A teoria prega que uma pessoa de alto cargo em uma instituição pode contribuir para um crime – ainda que não tenha participado diretamente – pela posição de influência que ocupa. Desse modo, é possível incriminar um réu que não tenha deixado provas concretas, mas ainda assim tenha participação central nos fatos. De maneira incomum, a ferramenta foi usada pelo STF para condenar José Dirceu (foto), embora não houvesse nos autos "prova documental" da sua participação no esquema. Os especialistas divergem sobre essa teoria. "A tese existe e pode ser usada em alguns casos. Mas, no caso do mensalão em específico, há divergências porque as pessoas envolvidas nos crimes não tinham conhecimento de onde aquilo poderia chegar", opina o advogado e cientista político Marcelo Navarro. Já o professor de Direito Ivar Hartmann, da FGV Rio, discorda desse posicionamento. "Fez-se muita tempestade em copo d’água sobre essa questão, mas o Supremo não inovou. Essa teoria está prevista no Código Penal e já é aplicada. Veio da lei e não do Judiciário."

Perda de mandato

Durante o julgamento, os ministros do STF decidiram manter a definição sobre a perda dos mandatos dos deputados condenados.
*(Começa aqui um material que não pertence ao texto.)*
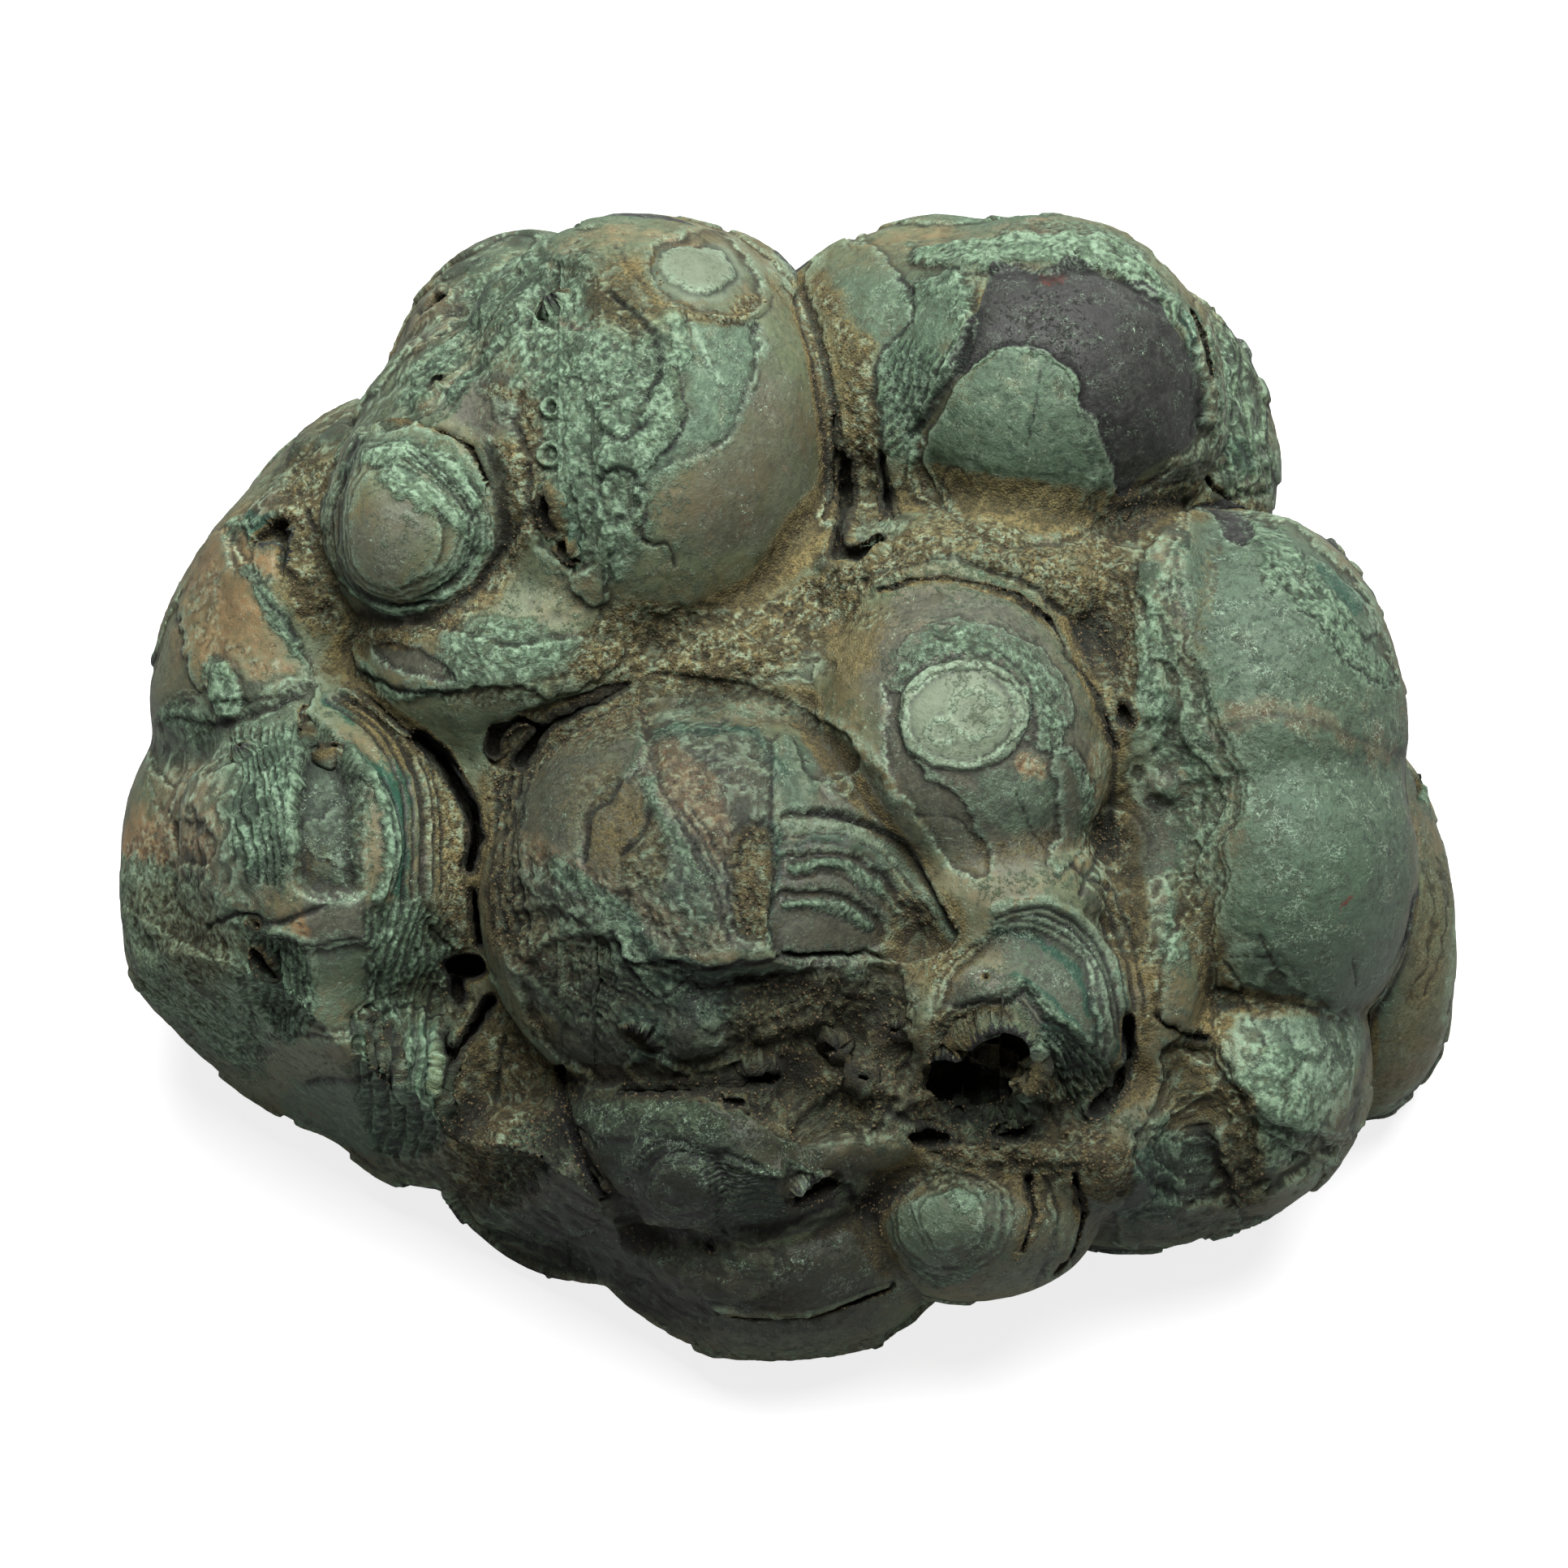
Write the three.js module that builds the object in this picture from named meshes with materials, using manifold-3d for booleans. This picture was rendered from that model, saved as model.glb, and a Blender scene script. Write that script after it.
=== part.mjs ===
import * as THREE from 'three';
import { mergeVertices } from 'three/addons/utils/BufferGeometryUtils.js';
import Module from 'manifold-3d';

const wasm = await Module();
wasm.setup();

// A botryoidal malachite specimen: rounded lobes of layered mineral grown into one solid mass,
// with peeled growth layers, pits and crevices, standing on a flat sawn base. Sizes are in mm.
//
// The lobes are laid out on the specimen's face: u runs right, v up the face and w out of it.
// Outlines and lines on the face are given as seen from a point EYE_DISTANCE in front of it.
const FACE_LEAN = 45; // degrees the face leans back from the vertical
const EYE_DISTANCE = 1400;
const BASE_DEPTH = 70; // the sawn base lies this far below the middle of the face
const BOX_MIDDLE = [1.1, 4.1]; // x and y of the middle of the bounding box before it is centred
const LOBE_FACET = 15; // target edge of the facets of a lobe that stands out of the face
const REAR_FACET = 22; // the same for the lobes behind them
const REAR_DEPTH = 9; // a lobe whose middle is deeper than this is a rear one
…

A corte entendeu que à Câmara cabe apenas decretar a vacância do cargo depois que o Supremo determinar a perda do mandato. O entendimento é alvo de divergências entre especialistas. "A decisão de perda de mandato não deveria caber ao Supremo; isso precisa ser votado pelo Congresso", diz o professor Ivar Hartmann, da FGV Direito Rio. Porém, para o advogado e cientista político Marcelo Navarro, decisões como essa não são políticas, por isso devem ficar a cargo do Supremo.